All this acclaim and exposure raised the stakes for With You, and Natalie Walker responded by deepening her music, expanding her horizons while digging deep into her soul. Once again, she teamed with the Brooklyn-based Stuhr – the same duo that produced her debut – which gives With You a sonic throughline with Urban Angel, but Natalie and Stuhr were not complacent, they opened up new sonic vistas on this second record.

Alternately introspective and sleekly stylish, With You is a subtly adventurous album, one that is immediately appealing yet reveals more with each listen. Such complex, intertwined textures are surely a progression from Urban Angel but moving forward was not necessarily easy. "A sophomore record is really tough," Walker admits. "I had no idea how difficult it would be. I know I wanted give myself some room to experiment with a lighter and more upbeat sound, but it was really challenging for me to keep things simple. I wanted to force myself to get out of my comfort zone – and I did."

Indeed, some of the best moments on With You find Natalie stepping out of her comfort zone, weaving gently insistent pop hooks into her graceful electronica, as on "Ordinary," which has a nearly New Wave sparkle, or on "Over and Under," a melodic, rhythmic chill-out track that's rightly the album's first single.
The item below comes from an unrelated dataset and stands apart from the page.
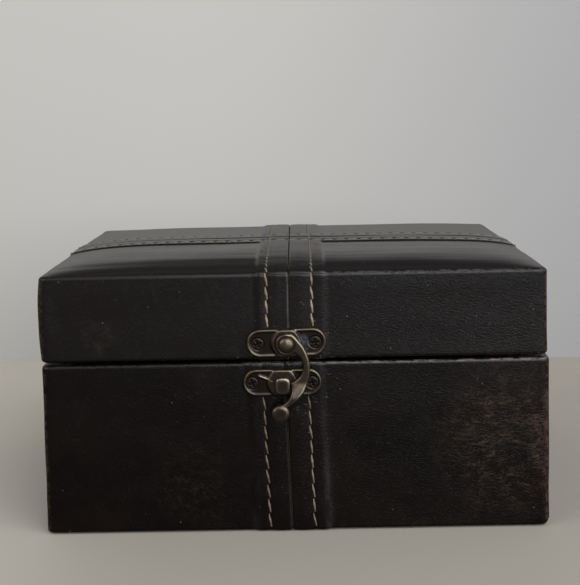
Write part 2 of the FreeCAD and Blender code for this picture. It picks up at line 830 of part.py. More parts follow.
# Where two of the circles cross, on the right-hand side
def meeting(centres, radii, one, two):
    (x1, y1), (x2, y2) = centres[one], centres[two]
    apart = math.hypot(x2 - x1, y2 - y1)
    along = (radii[one] ** 2 - radii[two] ** 2 + apart ** 2) / (2 * apart)
    aside = math.sqrt(radii[one] ** 2 - along ** 2)
    ux, uy = (x2 - x1) / apart, (y2 - y1) / apart
    points = [(x1 + along * ux - side * aside * uy, y1 + along * uy + side * aside * ux) for side in (-1, 1)]
    return max(points)


# The point of a circle on the far side from another circle's centre
def beyond(centre, touching, radius):
    away = math.hypot(touching[0] - centre[0], touching[1] - centre[1])
    return (touching[0] + radius * (touching[0] - centre[0]) / away,
            touching[1] + radius * (touching[1] - centre[1]) / away)


# Seen from the side, the hook's tail is bent forward so that it clears the stud
def hook():
    face = new_body("hook_face")
    pad(face, "hook_face_pad", hook_outline(face), "hook_back + hook_sheet + hook_bend + hook_knob_crown")
    side = new_body("hook_side")
    profile = new_sketch(side, "hook_side_profile", "YZ_Plane")
    low = "hook_knob_y - 2 * hook_knob"
    draw_polygon(profile, [("2 * hook_eye", "hook_back"),
                           ("-hook_bend_from", "hook_back"),
                           ("-hook_bend_to", "hook_back + hook_bend"),
                           (low, "hook_back + hook_bend"),
                           (low, "hook_back + hook_sheet + hook_bend"),
                           ("-hook_bend_to", "hook_back + hook_sheet + hook_bend"),
                           ("-hook_bend_from", "hook_back + hook_sheet"),
                           ("2 * hook_eye", "hook_back + hook_sheet")])
    pad(side, "hook_side_pad", profile, "6 * hook_eye + 2 * hook_knob", both_ways=True)
    bent = overlap("hook_bent", [face, side])
    knob = doc.addObject("Part::Ellipsoid", "hook_knob_crown")
    bind(knob, {"Radius1": "hook_knob_crown", "Radius2": "0.9 * hook_knob", "Radius3": "0.9 * hook_knob"})
    knob.Angle1 = 0
    place(knob, None, "hook_knob_x", "hook_knob_y", "hook_back + hook_sheet + hook_bend")
    eye = rod("hook_eye_hole", "rivet_shaft + rivet_clearance", "2 * (hook_back + hook_sheet)")
    return cut("latch_hook", join("hook_solid", [bent, knob]), eye)


def on_front(piece, label, x, z, lean="0"):
    tilt = Rotation(Vector(0, 0, 1), value(lean))
    place(piece, TO_FRONT.multiply(tilt), x, "-box_depth / 2 - band_proud", z)
    piece.Label = label
    return piece


def build():
    nodes = []
    screw_groups, drills = screws_and_drills()
    nodes += screw_groups
    # Base
    nodes.append(panel("base_bottom_panel", BASE_BOARD_FOOT, "felt + leather + board_panel"))
    nodes += walls("base", BASE_BOARD_FOOT, "%s - %s" % (BASE_BOARD_RIM, BASE_BOARD_FOOT), False,
                   drills["catch_plate_screws"], drills["hinge_base_screws"])
    base_core = stack("base_core", [("0", BASE_BOARD_FOOT), ("0", BASE_BOARD_RIM)])
    base_opening = join("base_openings", [
        inner_block("base_mouth", "leather", BASE_BOARD_RIM, "base_rim + leather"),
        inner_block("base_foot", "turn_under - board_wall", "-felt", BASE_BOARD_FOOT)])
    base_ring = inner_ring("base_turned_in", "leather", BASE_BOARD_RIM + " - turn_inside", BASE_BOARD_RIM)
    nodes += leather("base", base_envelope("base_envelope", "leather"),
                     base_envelope("base_band_envelope", "(leather + band_proud)"),
                     band_slabs("base_bands", BASE_SEAM, "0", "lid_rim"),
                     base_core, base_opening, base_ring, BASE_SEAM, "0", "lid_rim",
                     join("base_drills", [drills["catch_plate_screws"], drills["hinge_base_screws"]]))
    floor = "felt + leather + board_panel"
    nodes.append(inner_block("base_lining_floor", "0", floor, floor + " + lining"))
    nodes.append(inner_ring("base_lining_walls", "lining", floor + " + lining",
                            BASE_BOARD_RIM + " - turn_inside"))
    sheet_part = block("felt_sheet",
                       ("-box_width / 2 + felt_margin", "box_width / 2 - felt_margin"),
                       ("-box_depth / 2 + felt_margin", "box_depth / 2 - felt_margin"), ("0", "felt"))
    filler = inner_block("felt_filler", "turn_under - board_wall", "0", BASE_BOARD_FOOT)
    nodes.append(join("underside_felt", [sheet_part, filler]))
    # Lid
    nodes.append(panel("lid_top_panel", "lid_board_top - board_panel", "lid_board_top"))
    nodes += walls("lid", "lid_board_top", "lid_board_top - " + LID_BOARD_RIM, True,
                   drills["latch_plate_screws"], drills["hinge_lid_screws"])
    nodes.append(padding())
    lid_core = stack("lid_core", [("0", LID_BOARD_RIM), ("0", "lid_board_top")]
                     + crown_sections("lid_board_top"))
    lid_opening = inner_block("lid_mouth", "leather", "lid_rim - leather", LID_BOARD_RIM)
    lid_ring = inner_ring("lid_turned_in", "leather", LID_BOARD_RIM, LID_BOARD_RIM + " + turn_inside")
    nodes += leather("lid", lid_envelope("lid_envelope", "leather"),
                     lid_envelope("lid_band_envelope", "(leather + band_proud)"),
                     band_slabs("lid_bands", ("lid_band_x", "lid_band_x"), "base_rim", LID_ABOVE),
                     lid_core, lid_opening, lid_ring, ("lid_seam_x", "lid_seam_x"), "base_rim", LID_ABOVE,
                     join("lid_drills", [drills["latch_plate_screws"], drills["hinge_lid_screws"]]))
    ceiling = "lid_board_top - board_panel"
    nodes.append(inner_block("lid_lining_top", "0", ceiling + " - lining", ceiling))
    nodes.append(inner_ring("lid_lining_walls", "lining", LID_BOARD_RIM + " + turn_inside",
                            ceiling + " - lining"))
    # Stitches, hinges and latch
    pattern = pattern_stitch()
    nodes += base_stitching(pattern) + lid_stitching(pattern)
    nodes += hinges(drills["hinge_base_screws"], drills["hinge_lid_screws"])
    latch_sheet = on_front(plate("latch_plate_stamped", "latch_boss", "rivet_shaft"), "latch_plate_stamped",
                           "latch_x", "latch_height", "latch_tilt")
    catch_sheet = on_front(plate("catch_plate_stamped", "catch_boss", "rivet_shaft"), "catch_plate_stamped",
                           "catch_x", "catch_height")
    nodes.append(cut("latch_plate", latch_sheet, drills["latch_plate_screws"]))
    nodes.append(cut("catch_plate", catch_sheet, drills["catch_plate_screws"]))
    nodes.append(on_front(rivet(), "latch_rivet", "latch_x", "latch_height"))
    nodes.append(on_front(stud(), "catch_stud", "catch_x", "catch_height"))
    nodes.append(on_front(hook(), "latch_hook", "latch_x", "latch_height", "-hook_lean"))
    return nodes


def write(nodes):
    doc.recompute()
    for thing in doc.Objects:
        if {"Invalid", "Error"} & set(thing.State):
            raise RuntimeError("%s failed: %s" % (thing.Name, thing.State))
    os.makedirs("parts", exist_ok=True)
    for node in nodes:
        shape = node.Shape
        if shape.isNull() or not shape.isValid() or not shape.Solids:
            raise RuntimeError(node.Label + " has no valid solid")
        shape.exportStep("parts/%s.step" % node.Label)
        print("%-28s %8.1f mm3, %d solid(s)" % (node.Label, shape.Volume, len(shape.Solids)))


write(build())
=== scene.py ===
import math

import bmesh
import bpy
import numpy as np
from mathutils import Matrix, Vector, noise
from mathutils.bvhtree import BVHTree
from mathutils.geometry import delaunay_2d_cdt


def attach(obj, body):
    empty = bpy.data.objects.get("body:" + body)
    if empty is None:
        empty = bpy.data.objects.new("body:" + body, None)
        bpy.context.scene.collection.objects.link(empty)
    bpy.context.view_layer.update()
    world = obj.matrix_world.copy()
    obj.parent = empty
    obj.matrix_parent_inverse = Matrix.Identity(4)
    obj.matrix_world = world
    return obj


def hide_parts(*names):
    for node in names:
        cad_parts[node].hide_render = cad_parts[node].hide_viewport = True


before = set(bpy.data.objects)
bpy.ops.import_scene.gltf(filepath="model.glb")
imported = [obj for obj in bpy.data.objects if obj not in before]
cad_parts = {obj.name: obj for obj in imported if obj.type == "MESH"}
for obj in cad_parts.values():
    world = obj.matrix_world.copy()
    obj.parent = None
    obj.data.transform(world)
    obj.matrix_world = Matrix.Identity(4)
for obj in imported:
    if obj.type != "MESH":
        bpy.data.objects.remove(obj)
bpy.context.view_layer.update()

mm = 0.001


# shader helpers

def addNode(tree, kind, inputs=None, **settings):
    made = tree.nodes.new(kind)
    for name, what in settings.items():
        setattr(made, name, what)
    for name, what in (inputs or {}).items():
        feed(tree, made.inputs[name], what)
    return made


def feed(tree, socket, what):
    if isinstance(what, bpy.types.NodeSocket):
        tree.links.new(what, socket)
    else:
        socket.default_value = what


def newFinish(name):
    finish = bpy.data.materials.new(name)
    finish.use_nodes = True
    tree = finish.node_tree
    tree.nodes.clear()
    shader = addNode(tree, "ShaderNodeBsdfPrincipled")
    out = addNode(tree, "ShaderNodeOutputMaterial")
    tree.links.new(shader.outputs["BSDF"], out.inputs["Surface"])
    return finish, tree, shader


def objectPoint(tree, scale=(1, 1, 1), turn=(0, 0, 0), shift=(0, 0, 0)):
    where = addNode(tree, "ShaderNodeTexCoord").outputs["Object"]
    mapping = addNode(tree, "ShaderNodeMapping", {"Vector": where, "Scale": scale, "Rotation": turn, "Location": shift})
    return mapping.outputs["Vector"]


def mottle(tree, point, size, detail=4.0, roughness=0.55, distortion=0.0):
    made = addNode(tree, "ShaderNodeTexNoise", {"Vector": point, "Scale": 1.0 / size, "Detail": detail,
                                                "Roughness": roughness, "Distortion": distortion})
    return made.outputs["Fac"]


def ramp(tree, value, *stops):
    made = addNode(tree, "ShaderNodeValToRGB", {"Fac": value})
    band = made.color_ramp
    while len(band.elements) < len(stops):
        band.elements.new(0.5)
    for element, (at, tone) in zip(band.elements, stops):
        element.position = at
        element.color = (tone, tone, tone, 1) if isinstance(tone, (int, float)) else (*tone, 1)
    return made.outputs["Color"]


def blend(tree, amount, under, over):
    made = addNode(tree, "ShaderNodeMix", data_type="RGBA")
    feed(tree, made.inputs[0], amount)
    for index, what in ((6, under), (7, over)):
        feed(tree, made.inputs[index], what if isinstance(what, bpy.types.NodeSocket) else (*what, 1))
    return made.outputs[2]


def sums(tree, kind, first, second=0.5, clamp=False):
    made = addNode(tree, "ShaderNodeMath", operation=kind, use_clamp=clamp)
    feed(tree, made.inputs[0], first)
    feed(tree, made.inputs[1], second)
    return made.outputs[0]


def between(tree, value, low, high, floor=0.0, top=1.0):
    made = addNode(tree, "ShaderNodeMapRange", {"Value": value, "From Min": low, "From Max": high,
                                                "To Min": floor, "To Max": top}, interpolation_type="SMOOTHSTEP")
    return made.outputs["Result"]


def bumps(tree, height, distance, strength=1.0, under=None):
    made = addNode(tree, "ShaderNodeBump", {"Height": height, "Distance": distance, "Strength": strength})
    if under is not None:
        tree.links.new(under, made.inputs["Normal"])
    return made.outputs["Normal"]


def attribute(tree, name):
    return addNode(tree, "ShaderNodeAttribute", attribute_name=name).outputs["Fac"]


# soft spot on the surface: 1 at its centre, 0 from its reach on
def patch(tree, at, reach):
    scale = tuple(1 / r for r in reach)
    shift = tuple(-p / r for p, r in zip(at, reach))
    length = addNode(tree, "ShaderNodeVectorMath", {0: objectPoint(tree, scale, (0, 0, 0), shift)}, operation="LENGTH")
    return between(tree, length.outputs["Value"], 0.35, 1.0, 1.0, 0.0)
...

This sense of adventure comes naturally to Natalie Walker, who developed a taste for eclecticism at an early age. As a child she gravitated toward classical music and Gregorian chants, not the typical music for a kid in a small town in Indiana. Given this musical foundation, it's not surprising that as a teenager she was drawn to the dramatic trip-hop of Portishead and especially the freewheeling genre-bending music of the Beastie Boys. "The first time I heard Ill Communication," Natalie remembers, "it changed my life. I would listen to it on headphones and tingle on a music rush for the entire record. This was when I realized that I wanted to make music." She followed that muse as she grew older, deciding on a whim to respond to an online ad by the Philadelphia musicians Travis and Steve Fogelman. The brothers were looking for a female vocalist to complete their project and Natalie clicked, forming Daughter Darling who released their moody debut Sweet Shadows in 2002. Four years later, she stepped out on her own with Urban Angel, an album that expanded and broadened upon Sweet Shadows just like how With You is a progression from Walker's solo debut.

With You is graced with poppy singles – songs that can pull in a broader audience without alienating her devoted fans -- but it hardly stays in one spot. Natalie agrees "the first half of the album is pretty upbeat but as you listen, it brings you back to the soft and serious side of my first album." With their graceful, meditative lilt – equal parts folky dream-pop and electronic elegance -- "Monarch" and "By and By" are reminiscent of her debut but like everything here, the music and the emotions are heightened, which may be why "With You" is the title track, as it has a real emotional pull: "'With You' is about real love – a love that gets stronger with patience and working through life together."

That genuine emotional connection is what drives Natalie Walker to make music. "I want to write songs that stick with people. It's incredible to receive emails from people telling me that a certain song moved them or really connected to their life at the time they heard it. It's why artists write. We want to feel like what we're doing means something." It's hard not to listen to With You and not feel that Natalie Walker is indeed making music that means something.